_EXERCISE TASK_
Return only the lines running from the line with "Model this object" down to the line with "# Folds turn", both included, exactly as they appear.

_INPUT MATERIAL_
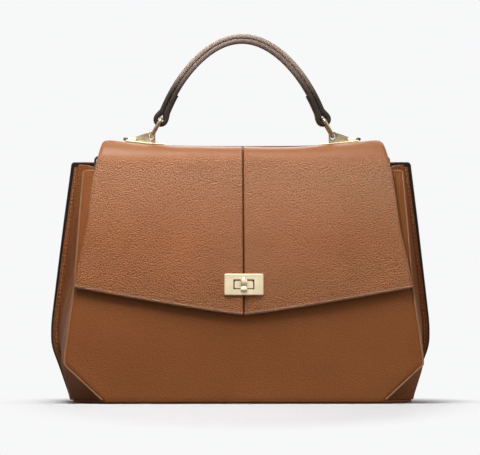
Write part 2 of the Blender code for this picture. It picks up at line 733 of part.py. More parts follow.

...

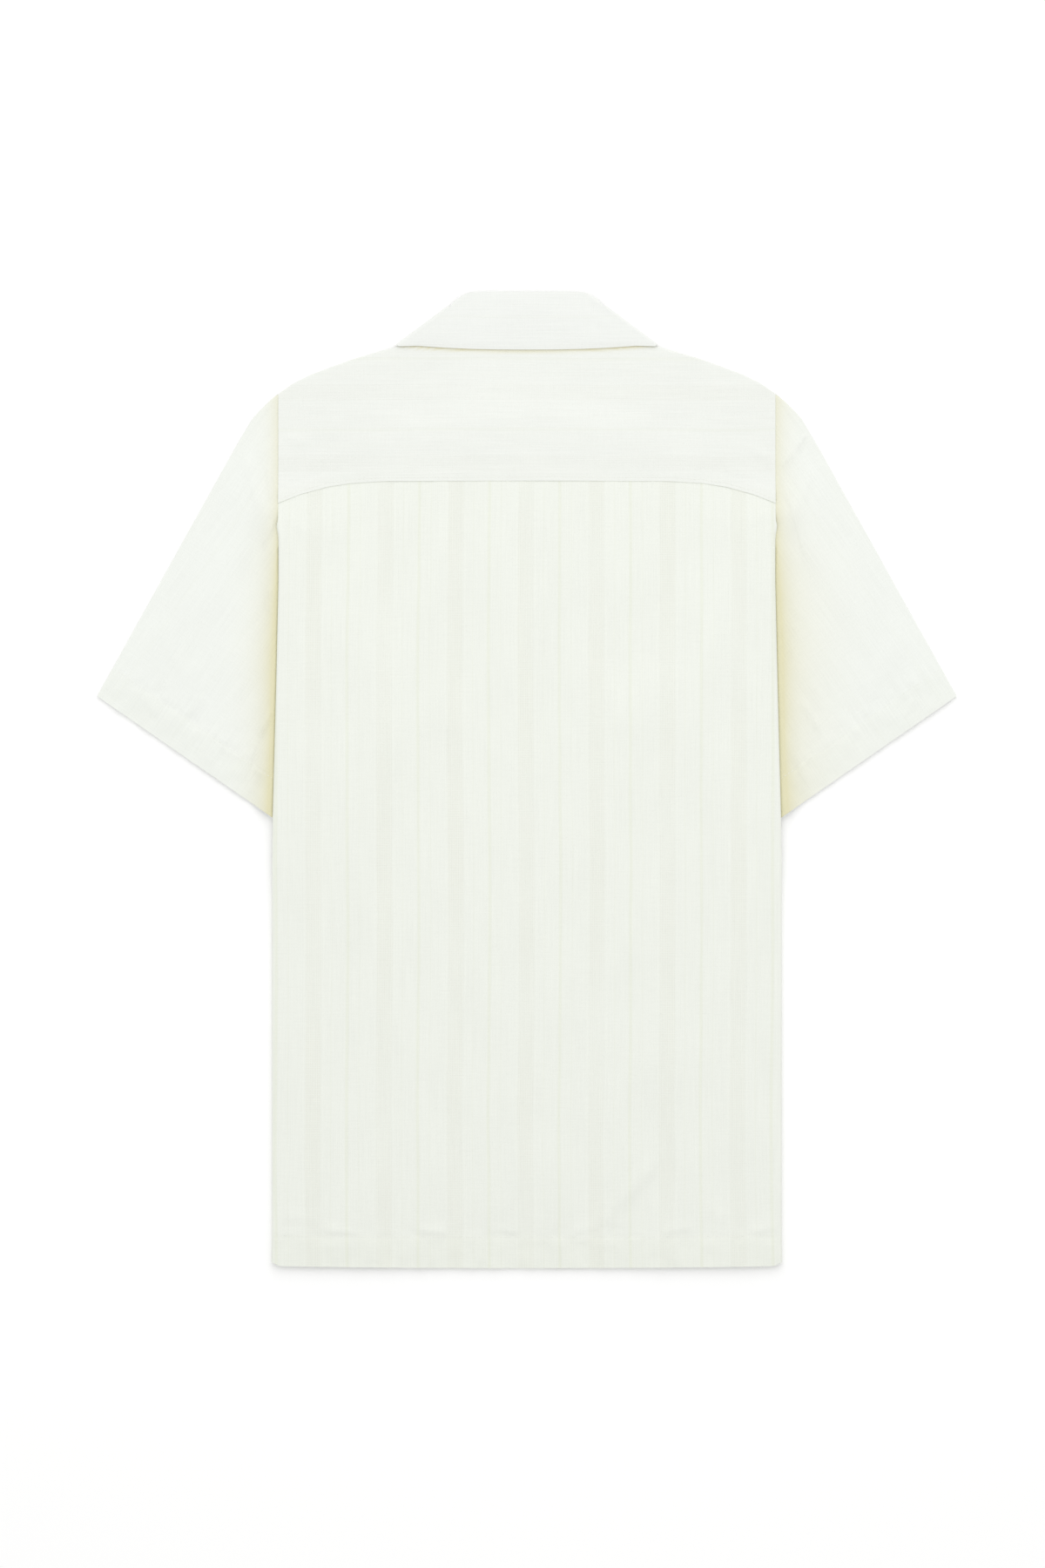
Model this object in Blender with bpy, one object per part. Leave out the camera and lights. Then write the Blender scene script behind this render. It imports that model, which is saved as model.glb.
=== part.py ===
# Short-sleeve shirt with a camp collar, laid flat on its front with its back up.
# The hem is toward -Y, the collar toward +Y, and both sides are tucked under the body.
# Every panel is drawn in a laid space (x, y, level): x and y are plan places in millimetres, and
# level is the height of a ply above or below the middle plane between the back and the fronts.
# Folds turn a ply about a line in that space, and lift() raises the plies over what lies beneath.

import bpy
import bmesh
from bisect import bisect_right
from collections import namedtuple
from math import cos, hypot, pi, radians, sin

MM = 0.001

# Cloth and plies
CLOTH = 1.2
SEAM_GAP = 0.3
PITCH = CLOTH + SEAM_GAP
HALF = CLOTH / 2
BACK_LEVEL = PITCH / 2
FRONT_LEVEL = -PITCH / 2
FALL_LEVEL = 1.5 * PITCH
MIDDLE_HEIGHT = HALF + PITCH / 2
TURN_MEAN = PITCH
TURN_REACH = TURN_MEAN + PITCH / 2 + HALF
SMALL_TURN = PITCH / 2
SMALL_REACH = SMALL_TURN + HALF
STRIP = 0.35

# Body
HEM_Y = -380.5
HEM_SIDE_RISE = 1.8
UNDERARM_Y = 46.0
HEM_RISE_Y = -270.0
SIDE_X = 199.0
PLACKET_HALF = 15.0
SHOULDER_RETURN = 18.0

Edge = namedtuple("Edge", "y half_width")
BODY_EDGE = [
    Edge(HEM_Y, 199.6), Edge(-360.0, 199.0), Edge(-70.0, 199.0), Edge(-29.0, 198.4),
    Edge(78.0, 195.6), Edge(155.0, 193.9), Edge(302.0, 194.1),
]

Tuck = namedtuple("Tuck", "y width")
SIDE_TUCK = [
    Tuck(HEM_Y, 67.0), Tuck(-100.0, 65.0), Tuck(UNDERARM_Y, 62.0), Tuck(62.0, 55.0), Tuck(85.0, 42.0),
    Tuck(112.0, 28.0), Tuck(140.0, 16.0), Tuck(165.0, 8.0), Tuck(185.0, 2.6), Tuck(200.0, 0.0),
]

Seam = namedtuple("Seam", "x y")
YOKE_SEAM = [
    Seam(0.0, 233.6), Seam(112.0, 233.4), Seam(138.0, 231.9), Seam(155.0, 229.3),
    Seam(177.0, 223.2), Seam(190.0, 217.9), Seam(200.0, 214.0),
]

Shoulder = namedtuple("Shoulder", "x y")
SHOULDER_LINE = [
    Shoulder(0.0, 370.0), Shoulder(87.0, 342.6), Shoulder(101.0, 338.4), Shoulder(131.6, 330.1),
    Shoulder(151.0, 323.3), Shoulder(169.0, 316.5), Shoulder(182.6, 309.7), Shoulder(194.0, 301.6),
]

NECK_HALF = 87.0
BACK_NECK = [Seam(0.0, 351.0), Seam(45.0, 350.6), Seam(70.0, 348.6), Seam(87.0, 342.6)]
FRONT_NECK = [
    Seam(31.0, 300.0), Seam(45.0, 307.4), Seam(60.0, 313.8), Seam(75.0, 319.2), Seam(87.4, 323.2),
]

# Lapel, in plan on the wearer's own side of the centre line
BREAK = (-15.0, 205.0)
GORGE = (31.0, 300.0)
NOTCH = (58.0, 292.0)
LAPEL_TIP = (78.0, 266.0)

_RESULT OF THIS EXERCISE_
Model this object in Blender with bpy, one object per part. Leave out the camera and lights. Then write the Blender scene script behind this render. It imports that model, which is saved as model.glb.
=== part.py ===
# Short-sleeve shirt with a camp collar, laid flat on its front with its back up.
# The hem is toward -Y, the collar toward +Y, and both sides are tucked under the body.
# Every panel is drawn in a laid space (x, y, level): x and y are plan places in millimetres, and
# level is the height of a ply above or below the middle plane between the back and the fronts.
# Folds turn a ply about a line in that space, and lift() raises the plies over what lies beneath.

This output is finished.